Pepe cuenta que su abuela —Dolores Arias Mateos— iba todos los días al penal con su hija de meses en brazos. Esta recién nacida se ganó el apodo de la niña del penal para el resto de su vida. El relato que ha permanecido en su familia cuenta que al abuelo José Batista Vela se le aguó la sangre en la cárcel, y que lo soltaron para que muriera en su casa. Y eso pasó, murió en la cama poco después de salir libre a un mundo gobernado por los que tenían las armas, las peores ideas y una repugnante moral.

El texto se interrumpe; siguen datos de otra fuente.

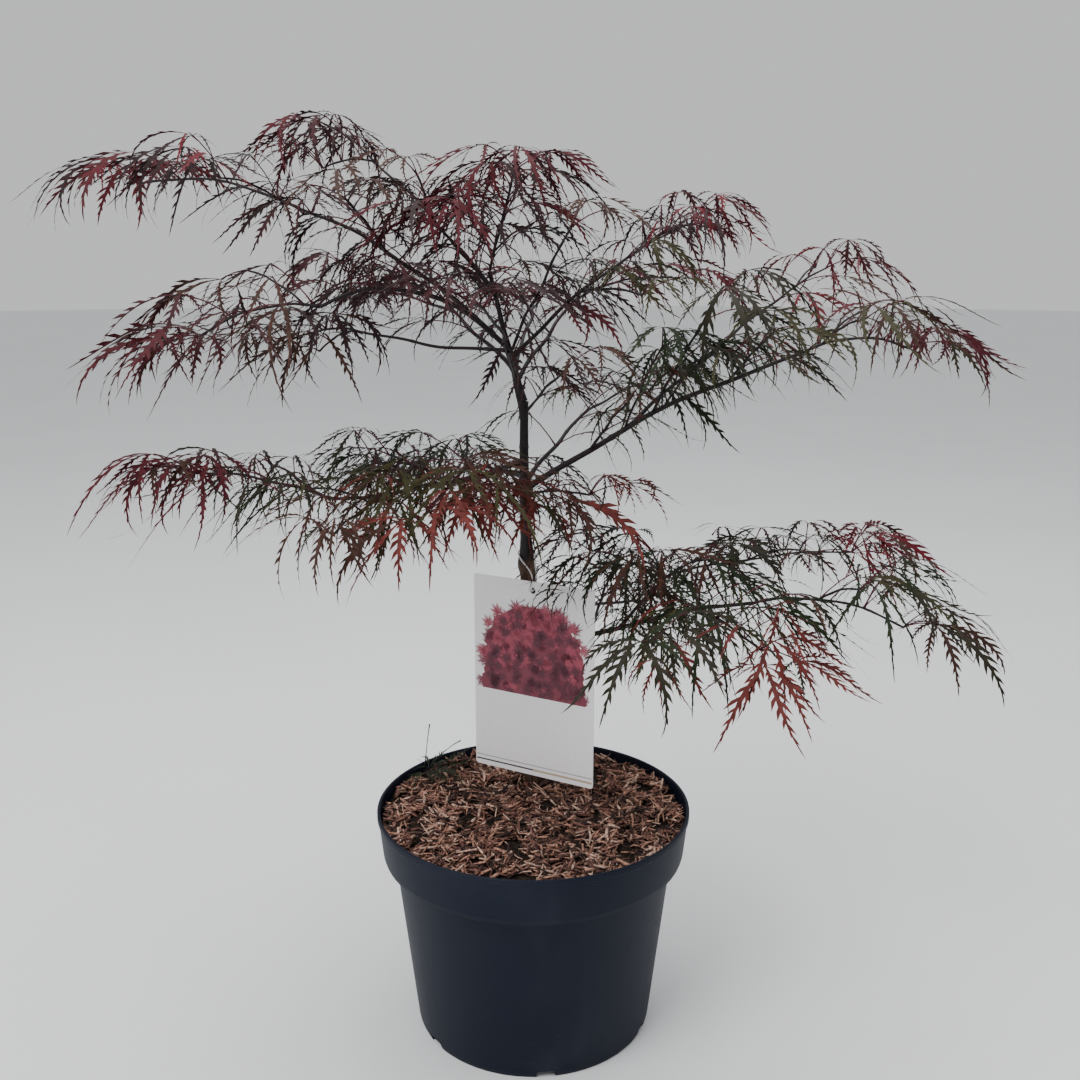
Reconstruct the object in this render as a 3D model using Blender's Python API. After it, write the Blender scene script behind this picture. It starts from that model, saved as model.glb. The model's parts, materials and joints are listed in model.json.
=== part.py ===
"""A laceleaf Japanese maple in a round nursery pot. Blender 4.5, metres, +Z up.

The origin is the centre of the pot's flat underside, and the plant's wide side lies along X.
The trunk, each bough and each mass of foliage is one object. So are the pot, its fill, the label and
its string.
"""

import math
import random
from collections import namedtuple

import bmesh
import bpy
from mathutils import Matrix, Vector
from mathutils.bvhtree import BVHTree

# Pot
POT_HEIGHT = 0.205
RIM_RADIUS = 0.140
RIM_LIP = 0.0026
COLLAR_HEIGHT = 0.042
COLLAR_FOOT_RADIUS = 0.1355
SHOULDER_DROP = 0.006
BODY_TOP_RADIUS = 0.1245
BASE_RADIUS = 0.107
BASE_ROUND = 0.004
WALL = 0.0022
FLOOR_TOP = 0.0085
RECESS_DEPTH = 0.004
BOSS_RADIUS = 0.030
FOOT_RING_RADIUS = 0.090
NOTCH_COUNT = 6
NOTCH_WIDTH = 0.016
NOTCH_HEIGHT = 0.006
NOTCH_FIRST_DEG = -84.0
POT_FACETS = 28

# Fill of compost under bark mulch
FILL_TOP = 0.2045
FILL_EDGE_TOP = 0.1940
FILL_FLAT_RADIUS = 0.062

# Clearance between solids that touch in life
GAP = 0.0003

# Trunk: a rootstock up to the graft union, then the leader up to the fork
TRUNK_HEIGHT = 0.3625
TRUNK_SIDES = 8
TRUNK_RINGS = 14
TRUNK_FOOT = (0.003, 0.045)
TRUNK_HEAD = (-0.007, 0.0)
TRUNK_GIRTH = (  # share of the height, radius
    (0.00, 0.0120),
    (0.07, 0.0075),
    (0.15, 0.0062),
    (0.50, 0.0056),
    (0.57, 0.0066),
    (0.62, 0.0068),
    (0.68, 0.0046),
    (1.00, 0.0034),
)

# Boughs. azimuth is in plan, anticlockwise from +X; reach is level, lift is upwards, arch is how far the
# middle stands above the straight line; radius is at the foot and tip at the end.
LIMB_SIDES = 5
FEWEST_RINGS = 4
MOST_RINGS = 6
RING_SPACING = 0.040
WANDER = 0.010
Limb = namedtuple("Limb", "parent at azimuth reach lift arch radius tip")
LIMBS = {
    "left_leader": Limb("trunk", 1.00, 180, 0.015, 0.045, 0.000, 0.0030, 0.0025),
    "right_leader": Limb("trunk", 0.96, 160, 0.030, 0.120, 0.003, 0.0026, 0.0018),
    "mid_left_bough": Limb("left_leader", 1.00, -154, 0.155, 0.035, 0.028, 0.0023, 0.0014),
    "mid_left_lower_bough": Limb("left_leader", 0.93, 162, 0.145, 0.015, -0.004, 0.0015, 0.0011),
    "upper_left_bough": Limb("mid_left_bough", 0.07, 172, 0.160, 0.100, 0.012, 0.0020, 0.0013),
    "top_left_bough": Limb("right_leader", 0.85, 158, 0.110, 0.105, 0.006, 0.0014, 0.0010),
    "right_upper_bough": Limb("left_leader", 0.75, 26, 0.115, 0.085, 0.006, 0.0018, 0.0012),
    "right_bough": Limb("trunk", 0.79, -14, 0.225, 0.120, 0.010, 0.0027, 0.0014),
    "right_branch": Limb("right_bough", 0.40, 32, 0.160, 0.100, 0.004, 0.0017, 0.0011),
    "lower_left_bough": Limb("trunk", 0.86, -158, 0.165, -0.020, -0.006, 0.0023, 0.0013),
    "lower_right_bough": Limb("trunk", 0.36, -34, 0.210, 0.085, 0.008, 0.0026, 0.0014),
    "lower_right_riser": Limb("lower_right_bough", 0.42, 5, 0.040, 0.045, 0.002, 0.0015, 0.0011),
    "back_left_bough": Limb("left_leader", 0.60, 118, 0.215, 0.050, 0.010, 0.0019, 0.0012),
    "back_centre_bough": Limb("left_leader", 0.50, 84, 0.175, 0.050, 0.010, 0.0018, 0.0012),
    "back_right_bough": Limb("right_leader", 0.22, 68, 0.180, 0.070, 0.010, 0.0019, 0.0012),
    "back_low_bough": Limb("trunk", 0.80, 62, 0.165, 0.055, 0.010, 0.0020, 0.0012),
    "back_low_left_bough": Limb("trunk", 0.82, 120, 0.170, -0.030, 0.010, 0.0020, 0.0012),
    "back_low_right_bough": Limb("trunk", 0.42, 48, 0.160, -0.005, 0.010, 0.0020, 0.0012),
    "front_bough": Limb("left_leader", 0.45, -98, 0.120, 0.055, 0.008, 0.0016, 0.0011),
}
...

Y la vida siguió. Cada cual se adaptó a la situación porque hubo que vivir y cada una de esas vidas es una historia digna de ser recordada. Sesenta años más tarde, Manuel, el hijo mayor de José Batista Vela volvió a San Fernando. Mi amigo Pepe (su sobrino) le daba un paseo en coche por la ciudad, para que recordara cada rincón, cada recodo, cada paisaje. Y en la curva del cementerio de los soldados, muy cerca de donde estuvo el Penal de la Casería de Ossio, su tío le contó que el día que liberaron a su padre lo encontró en ese lugar, a pocos metros del penal: Aquí me bajé de la furgoneta al ver a mi padre y nos dimos un abrazo. Dijo que aún recordaba la impresión que se llevó al ver cómo había envejecido en tan poco tiempo, al verlo tan indefenso, tan derrotado.
Sesenta años después de ese momento, en la misma curva del cementerio, mientras Manuel lograba verbalizar este recuerdo, lloró por su padre muerto… La guerra había terminado.